==== Records for the task
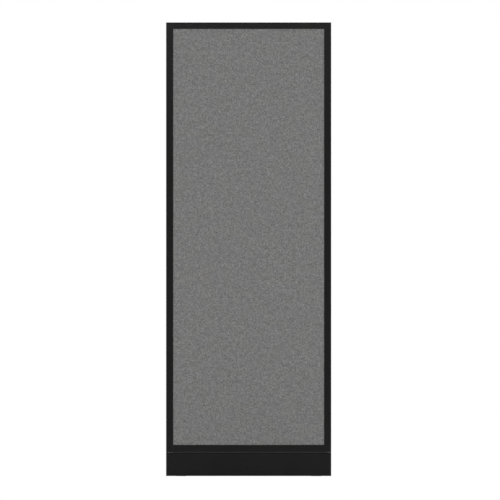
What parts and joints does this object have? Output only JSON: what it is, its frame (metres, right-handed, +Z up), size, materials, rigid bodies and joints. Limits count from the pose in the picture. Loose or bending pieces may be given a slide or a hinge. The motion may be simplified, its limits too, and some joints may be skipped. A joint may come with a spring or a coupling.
{
  "type": "partition wall",
  "caption": "Fabric-covered partition wall panel with black metal trims, hinged cable raceway covers at the base and screw glides.",
  "frame": {"origin": "on the floor, at the middle of the base", "axes": "+X along the wall, +Y through it from front to back, +Z up"},
  "size_m": [0.61, 0.051, 1.676],
  "materials": {
    "frame_steel": "mill steel tube and folded sheet",
    "zinc_steel": "bright zinc plate",
    "kraft_honeycomb": "raw kraft paper",
    "tile_board": "raw mineral fibre board",
    "grey_fabric": "woven polyester panel fabric, heather grey",
    "black_powder_coat": "black powder coat, satin with a fine texture",
    "black_plastic": "moulded black plastic, fine spark texture",
    "magnet": "nickel-plated disc",
    "sole_rubber": "moulded rubber"
  },
  "bodies": {
    "panel": {"stile_left": "frame_steel", "stile_right": "frame_steel", "top_tube": "frame_steel", "middle_tube": "frame_steel", "low_tube": "frame_steel", "base_pan": "frame_steel", "glide_nuts": "zinc_steel", "link_nuts": "zinc_steel", "core_upper": "kraft_honeycomb", "core_lower": "kraft_honeycomb", "tile_board_front": "tile_board", "tile_board_back": "tile_board", "tile_fabric_front": "grey_fabric", "tile_fabric_back": "grey_fabric", "tile_clips_front": "zinc_steel", "tile_clips_back": "zinc_steel", "side_trim_left": "black_powder_coat", "side_trim_right": "black_powder_coat", "edge_clips_left": "black_plastic", "edge_clips_right": "black_plastic", "edge_clip_screws": "zinc_steel", "top_cap": "black_powder_coat", "cap_end_left": "black_plastic", "cap_end_right": "black_plastic", "cap_clips": "black_plastic", "cap_clip_screws": "zinc_steel", "bottom_rail": "black_powder_coat", "bottom_rail_screws": "zinc_steel", "base_end_left": "black_plastic", "base_end_right": "black_plastic", "base_end_screws": "zinc_steel"},
    "front_cover": {"base_cover_front": "black_powder_coat", "cover_magnets_front": "magnet"},
    "back_cover": {"base_cover_back": "black_powder_coat", "cover_magnets_back": "magnet"},
    "foot_left": {"glide_foot_left": "black_plastic", "glide_sole_left": "sole_rubber"},
    "foot_right": {"glide_foot_right": "black_plastic", "glide_sole_right": "sole_rubber"},
    "stem_left": {"glide_stem_left": "zinc_steel"},
    "stem_right": {"glide_stem_right": "zinc_steel"}
  },
  "joints": [
    {"name": "base_cover_front_hinge", "type": "hinge", "parent": "panel", "child": "front_cover", "pos_m": [0, -0.0215, 0.083], "axis": [-1, 0, 0], "range_deg": [0, 90]},
    {"name": "base_cover_back_hinge", "type": "hinge", "parent": "panel", "child": "back_cover", "pos_m": [0, 0.0215, 0.083], "axis": [1, 0, 0], "range_deg": [0, 90]},
    {"name": "glide_left_lift", "type": "slide", "parent": "panel", "child": "foot_left", "axis": [0, 0, -1], "range_m": [0, 0.025]},
    {"name": "glide_left_turn", "type": "hinge", "parent": "foot_left", "child": "stem_left", "pos_m": [-0.25, 0, 0.009], "axis": [0, 0, -1], "range_deg": [0, 6000]},
    {"name": "glide_right_lift", "type": "slide", "parent": "panel", "child": "foot_right", "axis": [0, 0, -1], "range_m": [0, 0.025]},
    {"name": "glide_right_turn", "type": "hinge", "parent": "foot_right", "child": "stem_right", "pos_m": [0.25, 0, 0.009], "axis": [0, 0, -1], "range_deg": [0, 6000]}
  ],
  "couplings": [
    {"joint": "glide_left_turn", "follows": "glide_left_lift", "rad_per_m": 4188.8},
    {"joint": "glide_right_turn", "follows": "glide_right_lift", "rad_per_m": 4188.8}
  ]
}
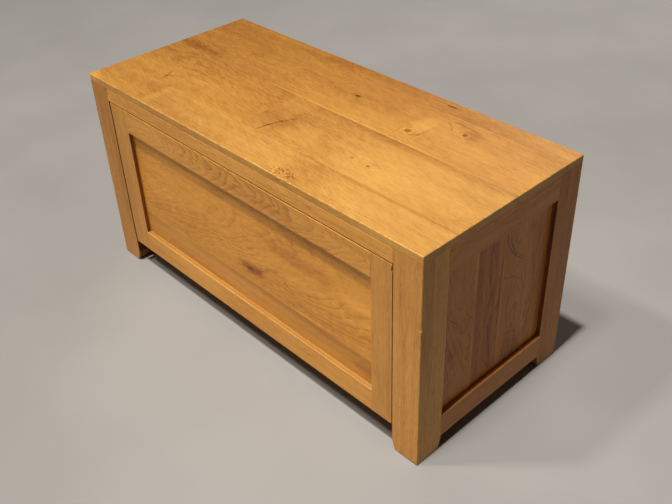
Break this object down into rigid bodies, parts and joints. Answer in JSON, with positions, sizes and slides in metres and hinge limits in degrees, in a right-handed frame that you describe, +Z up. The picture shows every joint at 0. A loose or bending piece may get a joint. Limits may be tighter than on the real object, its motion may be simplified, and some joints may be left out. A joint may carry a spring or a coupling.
{
  "type": "storage chest",
  "caption": "Low wooden storage chest on square legs with a fixed flush top, framed panels and a framed drop-front flap held by slotted stays and a push latch.",
  "frame": {"origin": "centre of the footprint, on the floor under the glides", "axes": "+X along the length to the right as seen from the front, -Y to the front (the flap's side), +Z up"},
  "size_m": [1.02, 0.448, 0.5],
  "materials": {
    "top_wood": "oiled and waxed satin, golden brown",
    "leg_wood": "oiled and waxed satin, golden brown",
    "rail_wood": "oiled and waxed satin, golden brown",
    "panel_wood": "oiled and waxed satin, golden brown",
    "flap_panel_wood": "oiled and waxed satin, golden brown",
    "flap_frame_wood": "oiled and waxed satin, golden brown",
    "floor_plywood": "sanded, unfinished",
    "bearer_wood": "sawn, unfinished",
    "hinge_brass": "satin",
    "screw_brass": "satin",
    "stay_steel": "zinc plated",
    "screw_steel": "zinc plated",
    "latch_plastic": "moulded brown",
    "plunger_plastic": "moulded black",
    "spring_steel": "bright",
    "strike_steel": "zinc plated",
    "glide_felt": "dense brown felt"
  },
  "bodies": {
    "carcass": {"top_board_front_left": "top_wood", "top_board_front_right": "top_wood", "top_board_middle_left": "top_wood", "top_board_middle_right": "top_wood", "top_board_rear": "top_wood", "top_board_back_edge": "top_wood", "front_left_leg": "leg_wood", "front_right_leg": "leg_wood", "back_left_leg": "leg_wood", "back_right_leg": "leg_wood", "front_top_rail": "rail_wood", "flap_stop_rail": "rail_wood", "front_bottom_rail": "rail_wood", "back_top_rail": "rail_wood", "back_bottom_rail": "rail_wood", "left_top_rail": "rail_wood", "left_bottom_rail": "rail_wood", "right_top_rail": "rail_wood", "right_bottom_rail": "rail_wood", "left_panel_board_1": "panel_wood", "left_panel_board_2": "panel_wood", "left_panel_board_3": "panel_wood", "left_panel_board_4": "panel_wood", "right_panel_board_1": "panel_wood", "right_panel_board_2": "panel_wood", "right_panel_board_3": "panel_wood", "right_panel_board_4": "panel_wood", "back_panel_lower_board": "panel_wood", "back_panel_upper_board": "panel_wood", "floor_panel": "floor_plywood", "floor_bearer_left": "bearer_wood", "floor_bearer_middle": "bearer_wood", "floor_bearer_right": "bearer_wood", "left_hinge_carcass_leaf": "hinge_brass", "right_hinge_carcass_leaf": "hinge_brass", "left_hinge_pin": "hinge_brass", "right_hinge_pin": "hinge_brass", "left_stay_stud_plate": "stay_steel", "right_stay_stud_plate": "stay_steel", "latch_housing": "latch_plastic", "latch_spring": "spring_steel", "hinge_screws_carcass": "screw_brass", "stay_screws_carcass": "screw_steel", "felt_glides": "glide_felt"},
    "flap": {"flap_left_stile": "flap_frame_wood", "flap_right_stile": "flap_frame_wood", "flap_top_rail": "flap_frame_wood", "flap_bottom_rail": "flap_frame_wood", "flap_panel_lower_board": "flap_panel_wood", "flap_panel_upper_board": "flap_panel_wood", "left_hinge_flap_leaf": "hinge_brass", "right_hinge_flap_leaf": "hinge_brass", "hinge_screws_flap": "screw_brass", "left_stay_flap_bracket": "stay_steel", "right_stay_flap_bracket": "stay_steel", "stay_screws_flap": "screw_steel", "latch_strike": "strike_steel"},
    "left_stay": {"left_stay_arm": "stay_steel"},
    "right_stay": {"right_stay_arm": "stay_steel"},
    "plunger": {"latch_plunger": "plunger_plastic"}
  },
  "joints": [
    {"name": "flap_hinge", "type": "hinge", "parent": "carcass", "child": "flap", "pos_m": [0, -0.198, 0.065], "axis": [1, 0, 0], "range_deg": [0, 90]},
    {"name": "left_stay_pivot", "type": "hinge", "parent": "flap", "child": "left_stay", "pos_m": [-0.437, -0.192, 0.21488], "axis": [1, 0, 0], "range_deg": [-45, 0]},
    {"name": "right_stay_pivot", "type": "hinge", "parent": "flap", "child": "right_stay", "pos_m": [0.437, -0.192, 0.21488], "axis": [1, 0, 0], "range_deg": [-45, 0]},
    {"name": "latch_push", "type": "slide", "parent": "carcass", "child": "plunger", "axis": [0, 1, 0], "range_m": [0, 0.003], "stiffness_N_per_m": 300, "springref_m": -0.004, "deforming": ["latch_spring"]}
  ],
  "couplings": [
    {"joint": "left_stay_pivot", "follows": "flap_hinge", "ratio": -0.5},
    {"joint": "right_stay_pivot", "follows": "flap_hinge", "ratio": -0.5}
  ]
}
========
→ Task statement
Copy and report every line where the word "bodies" is present.

→ Output of the exercise
What parts and joints does this object have? Output only JSON: what it is, its frame (metres, right-handed, +Z up), size, materials, rigid bodies and joints. Limits count from the pose in the picture. Loose or bending pieces may be given a slide or a hinge. The motion may be simplified, its limits too, and some joints may be skipped. A joint may come with a spring or a coupling.
  "bodies": {
Break this object down into rigid bodies, parts and joints. Answer in JSON, with positions, sizes and slides in metres and hinge limits in degrees, in a right-handed frame that you describe, +Z up. The picture shows every joint at 0. A loose or bending piece may get a joint. Limits may be tighter than on the real object, its motion may be simplified, and some joints may be left out. A joint may carry a spring or a coupling.
  "bodies": {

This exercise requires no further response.